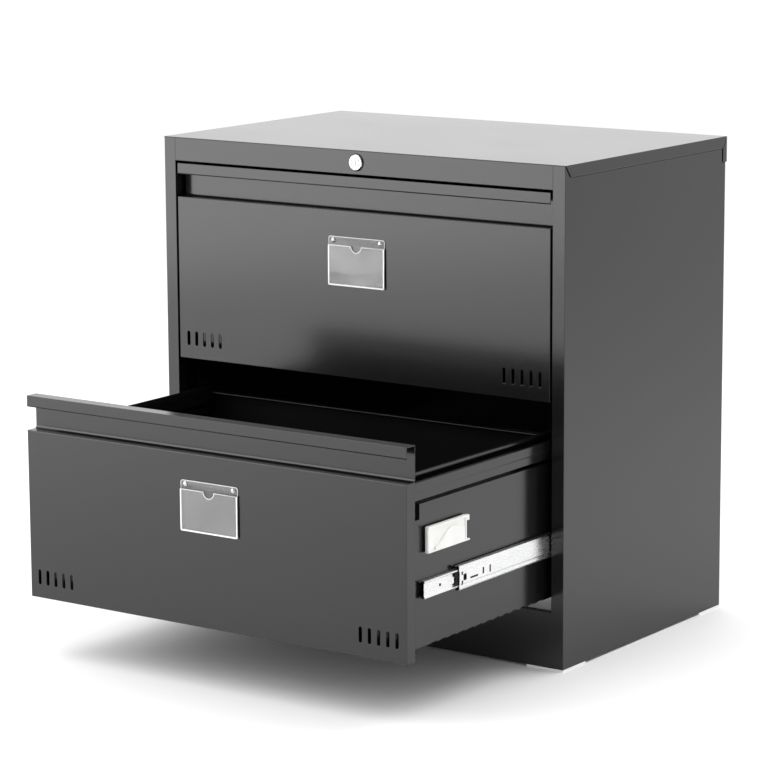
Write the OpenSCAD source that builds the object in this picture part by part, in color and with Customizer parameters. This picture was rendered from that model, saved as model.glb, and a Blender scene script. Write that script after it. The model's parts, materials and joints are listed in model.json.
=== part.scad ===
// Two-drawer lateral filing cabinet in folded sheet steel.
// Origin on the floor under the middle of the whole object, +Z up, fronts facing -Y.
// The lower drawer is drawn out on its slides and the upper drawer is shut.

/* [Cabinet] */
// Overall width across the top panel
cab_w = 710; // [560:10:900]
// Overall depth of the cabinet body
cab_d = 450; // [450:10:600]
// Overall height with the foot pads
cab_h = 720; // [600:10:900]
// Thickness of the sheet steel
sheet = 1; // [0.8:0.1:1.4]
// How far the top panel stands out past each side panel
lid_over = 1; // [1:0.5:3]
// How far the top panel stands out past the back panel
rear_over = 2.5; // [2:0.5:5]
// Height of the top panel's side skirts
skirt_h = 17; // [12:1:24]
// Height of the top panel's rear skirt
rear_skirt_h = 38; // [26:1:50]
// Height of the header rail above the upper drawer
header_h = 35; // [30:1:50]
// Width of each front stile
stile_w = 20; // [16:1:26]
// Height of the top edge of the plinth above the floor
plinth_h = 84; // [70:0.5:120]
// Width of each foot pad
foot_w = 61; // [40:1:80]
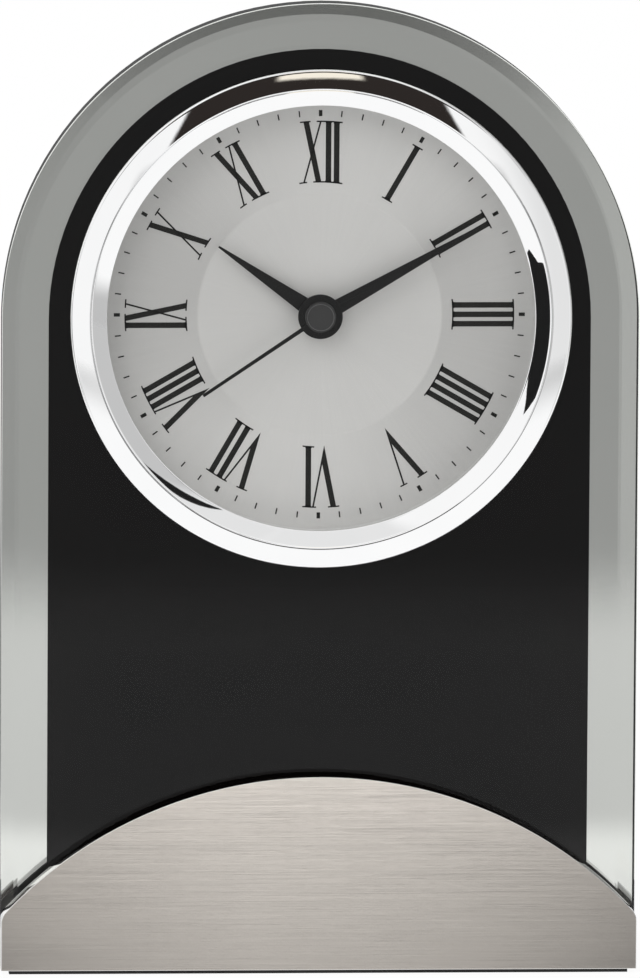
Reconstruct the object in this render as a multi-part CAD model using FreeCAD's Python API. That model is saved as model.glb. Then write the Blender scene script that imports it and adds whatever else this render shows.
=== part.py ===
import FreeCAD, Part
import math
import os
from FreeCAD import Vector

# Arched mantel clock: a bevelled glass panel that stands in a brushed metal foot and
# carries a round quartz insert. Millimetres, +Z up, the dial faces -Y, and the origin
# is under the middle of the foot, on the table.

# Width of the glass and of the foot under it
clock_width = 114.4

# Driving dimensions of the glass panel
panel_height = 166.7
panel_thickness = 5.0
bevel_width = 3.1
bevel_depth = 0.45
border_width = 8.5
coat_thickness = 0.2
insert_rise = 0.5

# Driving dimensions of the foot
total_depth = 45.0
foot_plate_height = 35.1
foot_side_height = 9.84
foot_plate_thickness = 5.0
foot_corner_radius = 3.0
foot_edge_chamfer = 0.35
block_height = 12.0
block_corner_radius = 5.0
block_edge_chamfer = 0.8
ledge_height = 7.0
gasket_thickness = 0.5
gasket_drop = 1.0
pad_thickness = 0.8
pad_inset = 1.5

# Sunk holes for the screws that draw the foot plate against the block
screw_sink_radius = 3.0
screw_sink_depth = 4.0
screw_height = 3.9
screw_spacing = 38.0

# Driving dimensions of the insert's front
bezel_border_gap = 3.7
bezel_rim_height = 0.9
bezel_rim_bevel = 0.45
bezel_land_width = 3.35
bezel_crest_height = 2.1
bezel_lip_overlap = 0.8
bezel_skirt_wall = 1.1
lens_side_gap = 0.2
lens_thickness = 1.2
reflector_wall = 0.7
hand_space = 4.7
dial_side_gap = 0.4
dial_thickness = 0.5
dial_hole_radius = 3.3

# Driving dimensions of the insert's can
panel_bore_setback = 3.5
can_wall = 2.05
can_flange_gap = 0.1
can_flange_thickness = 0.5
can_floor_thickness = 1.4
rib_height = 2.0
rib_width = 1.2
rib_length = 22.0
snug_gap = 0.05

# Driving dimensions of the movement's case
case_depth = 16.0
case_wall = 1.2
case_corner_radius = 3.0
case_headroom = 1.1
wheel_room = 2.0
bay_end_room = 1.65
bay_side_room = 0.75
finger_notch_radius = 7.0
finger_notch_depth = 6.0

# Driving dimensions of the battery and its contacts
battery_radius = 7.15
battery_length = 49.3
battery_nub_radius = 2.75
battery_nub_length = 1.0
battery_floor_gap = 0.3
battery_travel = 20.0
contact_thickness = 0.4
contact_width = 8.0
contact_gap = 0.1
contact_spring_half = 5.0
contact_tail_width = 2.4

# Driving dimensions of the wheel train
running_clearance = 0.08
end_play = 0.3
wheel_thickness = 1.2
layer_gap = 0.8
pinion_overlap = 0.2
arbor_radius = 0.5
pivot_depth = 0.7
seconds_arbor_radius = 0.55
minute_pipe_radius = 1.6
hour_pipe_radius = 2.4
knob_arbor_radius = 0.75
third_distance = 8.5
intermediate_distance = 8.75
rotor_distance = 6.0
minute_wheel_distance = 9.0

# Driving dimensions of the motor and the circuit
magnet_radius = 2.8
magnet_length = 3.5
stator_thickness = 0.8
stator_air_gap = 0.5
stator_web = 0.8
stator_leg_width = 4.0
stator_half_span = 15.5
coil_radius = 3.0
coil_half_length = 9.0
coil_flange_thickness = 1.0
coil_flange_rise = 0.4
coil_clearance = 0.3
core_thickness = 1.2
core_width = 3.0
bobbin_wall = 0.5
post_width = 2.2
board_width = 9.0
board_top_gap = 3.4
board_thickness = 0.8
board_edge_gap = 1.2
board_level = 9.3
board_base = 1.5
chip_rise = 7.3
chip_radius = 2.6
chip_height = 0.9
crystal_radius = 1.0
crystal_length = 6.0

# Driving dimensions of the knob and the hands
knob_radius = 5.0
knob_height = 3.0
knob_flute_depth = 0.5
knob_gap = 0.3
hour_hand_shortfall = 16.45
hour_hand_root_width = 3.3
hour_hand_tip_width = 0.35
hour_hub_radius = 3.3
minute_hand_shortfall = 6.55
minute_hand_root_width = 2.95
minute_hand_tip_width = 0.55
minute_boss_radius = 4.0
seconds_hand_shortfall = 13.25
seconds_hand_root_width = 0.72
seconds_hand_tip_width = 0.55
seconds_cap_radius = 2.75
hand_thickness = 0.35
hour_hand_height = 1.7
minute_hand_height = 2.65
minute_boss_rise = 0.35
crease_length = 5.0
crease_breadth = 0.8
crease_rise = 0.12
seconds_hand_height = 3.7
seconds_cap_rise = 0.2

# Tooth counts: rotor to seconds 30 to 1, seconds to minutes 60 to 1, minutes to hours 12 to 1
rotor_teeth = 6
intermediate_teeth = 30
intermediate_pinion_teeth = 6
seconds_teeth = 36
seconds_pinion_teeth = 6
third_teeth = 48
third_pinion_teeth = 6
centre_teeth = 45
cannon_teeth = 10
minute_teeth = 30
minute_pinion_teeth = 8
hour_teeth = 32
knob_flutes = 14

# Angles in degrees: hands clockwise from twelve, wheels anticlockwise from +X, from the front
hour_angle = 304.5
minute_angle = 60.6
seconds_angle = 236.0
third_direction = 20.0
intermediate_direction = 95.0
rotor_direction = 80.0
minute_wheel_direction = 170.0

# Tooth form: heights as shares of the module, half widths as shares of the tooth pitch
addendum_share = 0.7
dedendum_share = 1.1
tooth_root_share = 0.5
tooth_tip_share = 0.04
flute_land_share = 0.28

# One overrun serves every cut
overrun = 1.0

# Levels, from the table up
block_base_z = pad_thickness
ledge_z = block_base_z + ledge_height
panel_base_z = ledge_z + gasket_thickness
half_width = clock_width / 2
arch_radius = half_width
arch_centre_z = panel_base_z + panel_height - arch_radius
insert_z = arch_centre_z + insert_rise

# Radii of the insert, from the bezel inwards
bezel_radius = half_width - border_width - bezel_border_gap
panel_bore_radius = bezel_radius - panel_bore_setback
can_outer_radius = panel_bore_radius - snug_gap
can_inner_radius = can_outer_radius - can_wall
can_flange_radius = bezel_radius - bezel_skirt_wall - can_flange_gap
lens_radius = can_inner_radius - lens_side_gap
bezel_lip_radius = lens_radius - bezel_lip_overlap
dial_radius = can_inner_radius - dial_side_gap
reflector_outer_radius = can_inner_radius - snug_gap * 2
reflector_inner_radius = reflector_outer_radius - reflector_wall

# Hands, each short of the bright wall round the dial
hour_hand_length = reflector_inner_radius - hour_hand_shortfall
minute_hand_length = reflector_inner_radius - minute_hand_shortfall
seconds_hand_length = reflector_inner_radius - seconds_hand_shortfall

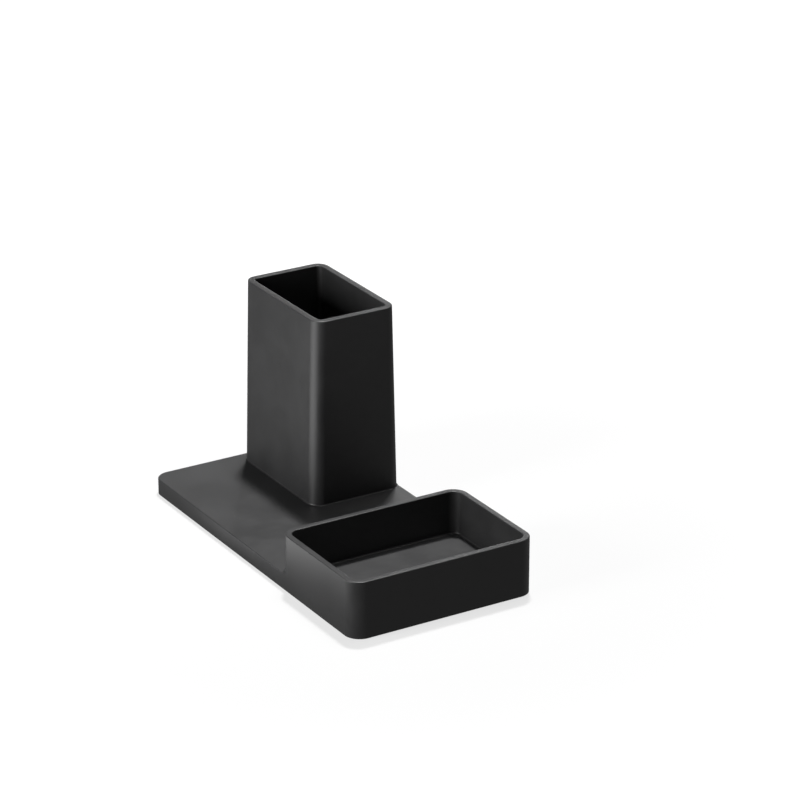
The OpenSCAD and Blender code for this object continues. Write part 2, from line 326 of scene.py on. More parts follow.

-=-=-

Print exactly the lines from the one containing "Reconstruct the object" to the one containing "insert_rise = 0.5", both included, and nothing else.

Reconstruct the object in this render as a multi-part CAD model using FreeCAD's Python API. That model is saved as model.glb. Then write the Blender scene script that imports it and adds whatever else this render shows.
=== part.py ===
import FreeCAD, Part
import math
import os
from FreeCAD import Vector

# Arched mantel clock: a bevelled glass panel that stands in a brushed metal foot and
# carries a round quartz insert. Millimetres, +Z up, the dial faces -Y, and the origin
# is under the middle of the foot, on the table.

# Width of the glass and of the foot under it
clock_width = 114.4

# Driving dimensions of the glass panel
panel_height = 166.7
panel_thickness = 5.0
bevel_width = 3.1
bevel_depth = 0.45
border_width = 8.5
coat_thickness = 0.2
insert_rise = 0.5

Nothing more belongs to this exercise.